All told, McGrory donated at least a fifth of her income to charities she supported with time, money and connections, Norris figures. When Nixon put her on his enemies list and she endured a grueling politically motivated audit, she got a tax refund for having under-reported her deductible contributions. She would certainly have found Trump’s cheapskate philanthropy appalling.
McGrory’s intimacy with elite politicians would be unfathomable today. Having gone on a date with John F. Kennedy when he was still single, she parlayed her acquaintance with him into a close relationship with the entire Kennedy clan. She mined her access to insiders for insight, not titillating scoops and when LBJ invited himself to her apartment to proposition her, Norris recounts, she rebuffed the married president without writing a word about it. But her consorting with sources sometimes went too far. Norris believes she probably had an affair with Democrat Eugene McCarthy on the campaign trail in 1968. And it’s certainly true that she also played more of an operational than observational role in his bid.
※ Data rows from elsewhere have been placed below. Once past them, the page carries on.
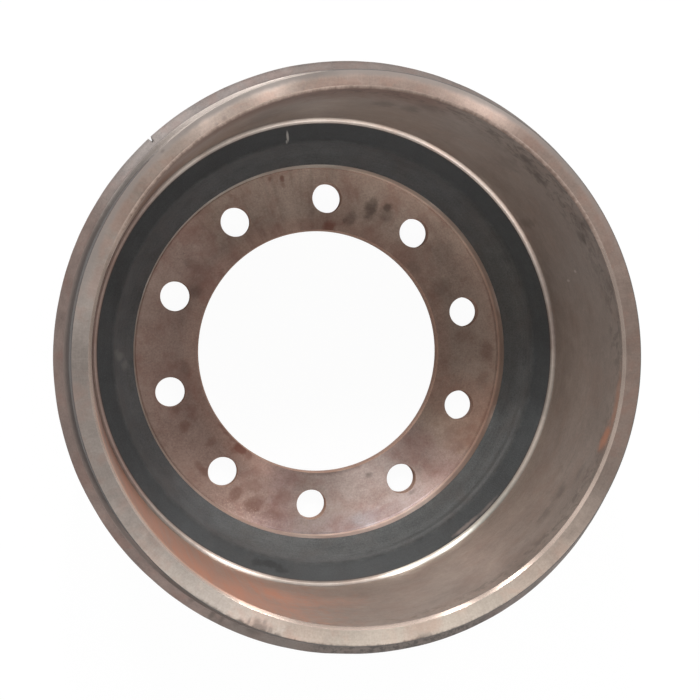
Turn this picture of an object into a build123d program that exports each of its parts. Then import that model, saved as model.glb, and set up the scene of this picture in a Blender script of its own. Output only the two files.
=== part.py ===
from build123d import *
import os

# Brake drum for a heavy truck axle: one casting, turned on its working faces and drilled.
# Millimetres. +Z runs along the axle axis, out of the open mouth.
# The origin is the centre of the outer face of the mounting flange, which the drum stands on.

# Mounting flange, at the closed end
flange_thickness = 13.5
flange_corner_chamfer = 4.0
pilot_diameter = 224.8
pilot_chamfer = 1.0
bolt_circle_diameter = 285.75
bolt_hole_diameter = 27.4
bolt_hole_count = 10

# Hub seat turned into the inner side of the flange, with the low wall left round it
hub_seat_margin = 27.725
hub_seat_corner_chamfer = 1.5
hub_seat_wall_height = 19.4
hub_seat_wall_draft = 1.4

# Neck left as cast: a cove that flares up to a bead, then a gently sloping shelf
cove_height = 32.5
cove_depth = 3.0
cove_share_of_neck = 0.545
bead_radius = 5.0
shelf_rise = 9.25
neck_thickness = 12.5
neck_corner_radius = 20.0

# Friction bore, with the turned shoulder at its foot and the chamfer at its mouth
friction_diameter = 419.1
friction_width = 192.0
shoulder_width = 4.55
shoulder_corner_chamfer = 2.5
mouth_chamfer = 2.5
wall_thickness = 16.0
wall_foot_drop = 6.5
wall_foot_radius = 20.0

# Lip at the mouth, which a dust shield overlaps, and the ledge at its foot
lip_thickness = 16.0
lip_edge_chamfer = 1.0
lip_length = 39.0
lip_draft = 2.0
ledge_width = 4.0
ledge_step = 2.0

# Stiffening ring cast round the outside, behind the lip
ring_height = 14.5
ring_face_slope = 6.0
ring_edge_chamfer = 2.0
ring_width = 30.0
ring_back_slope = 10.0

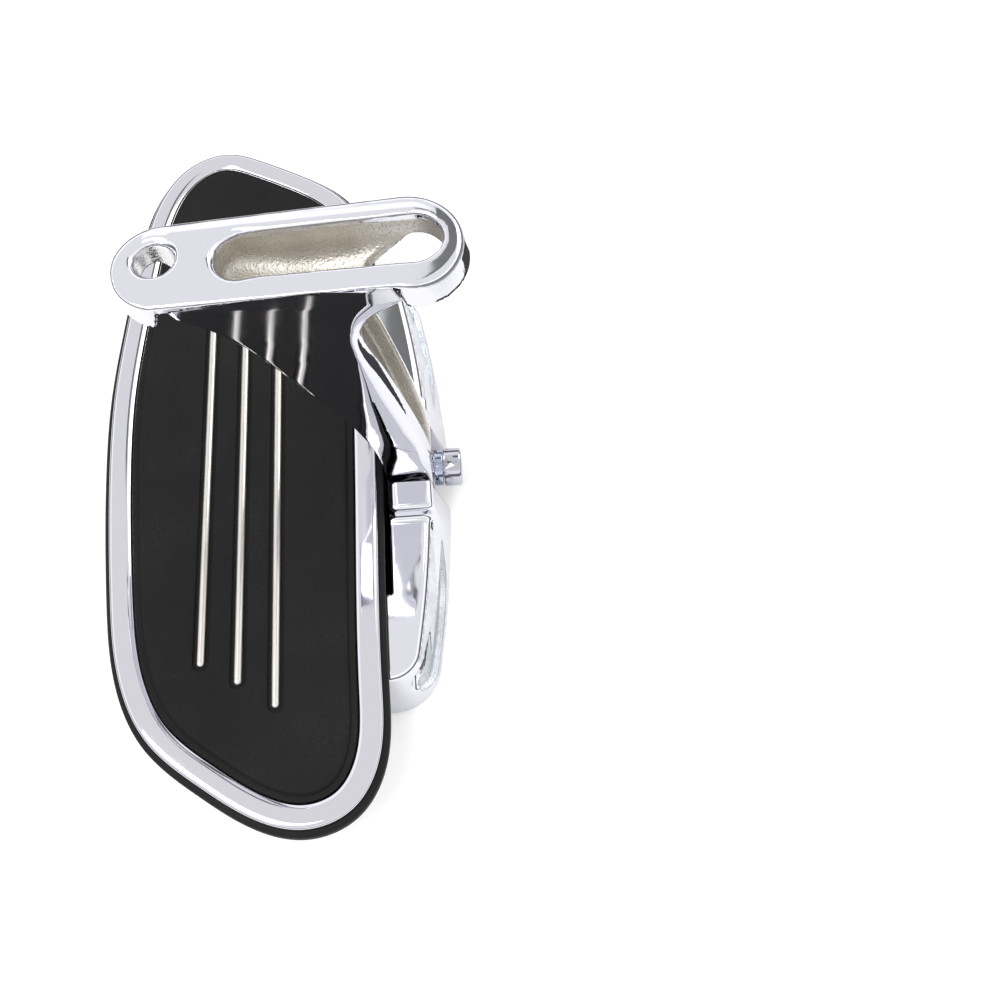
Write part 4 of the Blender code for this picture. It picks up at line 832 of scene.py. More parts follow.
@dataclass
class PivotBracket(Casting):
    """The bowed casting that carries the hinge: drafted wall, lugs, feet and pockets.

    A box is its low and its high corner, in X, in the distance from the pivot along Y, and in Z.
    """

    apex_x: float = 82.7
    end_x: float = 55.0
    end_y: float = 82.0
    end_radius: float = 20.2
    inner_x: float = 50.8
    height: float = 21.5
    draft: float = 7.2
    shoulder: float = 2.7
    lug_top: float = 28.5
    lug_middle: float = 18.7
    lug_half: float = 8.1
    lug_radius: float = 2.2
    lug_fillet: float = 3.4
    head_half: float = 5.8
    head_radius: float = 3.2
    gap_face: float = 14.0
    bore_clearance: float = 0.15
    foot: tuple = ((38.0, 66.0, 8.0), (54.0, 92.0, 17.7))
    groove: tuple = ((54.6, 0.0, 5.0), (57.5, 60.0, 40.0))
    chamber: tuple = ((PIVOT[0] - 7.2, LUG_END - 1.0, -3.0), (PIVOT[0] + 7.2, LUG_END + 5.0, 19.0))
    channel: tuple = ((PIVOT[0] - 6.5, LUG_END + 3.0, -3.0), (PIVOT[0] - 0.8, 87.0, 16.0))
    pocket_tip: float = 33.0
    pocket_depth: float = 2.6
    pocket_x: float = 45.0
    pocket_edge: list = field(default_factory=lambda: [
        (0.0, 8.8), (7.0, 6.3), (17.0, 3.6), (30.0, 2.8), (50.0, 2.8), (60.0, 3.4), (66.0, 5.6), (66.5, 7.2),
        (62.0, 9.0), (52.0, 9.8), (30.0, 9.9), (17.0, 9.9), (7.0, 9.4), (0.0, 9.0)])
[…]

Any news junkie would enjoy poring over this book or Norris’s abbreviated version on Politico’s website. To read McGrory’s writing, check out the posthumous anthology her colleague and former “bearer” Phil Gailey edited. With some patience and a lot of clicking you can find some columns from her years with The Post. McGrory, who would be turning 98 this month, won the Pulitzer Prize for commentary in 1975. She wrote more than 8,000 columns between 1954 and 2003, when she suffered a stroke at the office. She died a year later.
We can only imagine what she would have done with Trump’s candidacy. But she did write about his family in 1990. “The defense budget is the closest we come to the sums being talked of in the divorce settlement between Ivana and Donald,” McGrory said of the Republican nominee’s first divorce. “Watching the Trumps, Washington thinks of itself as wholesome.”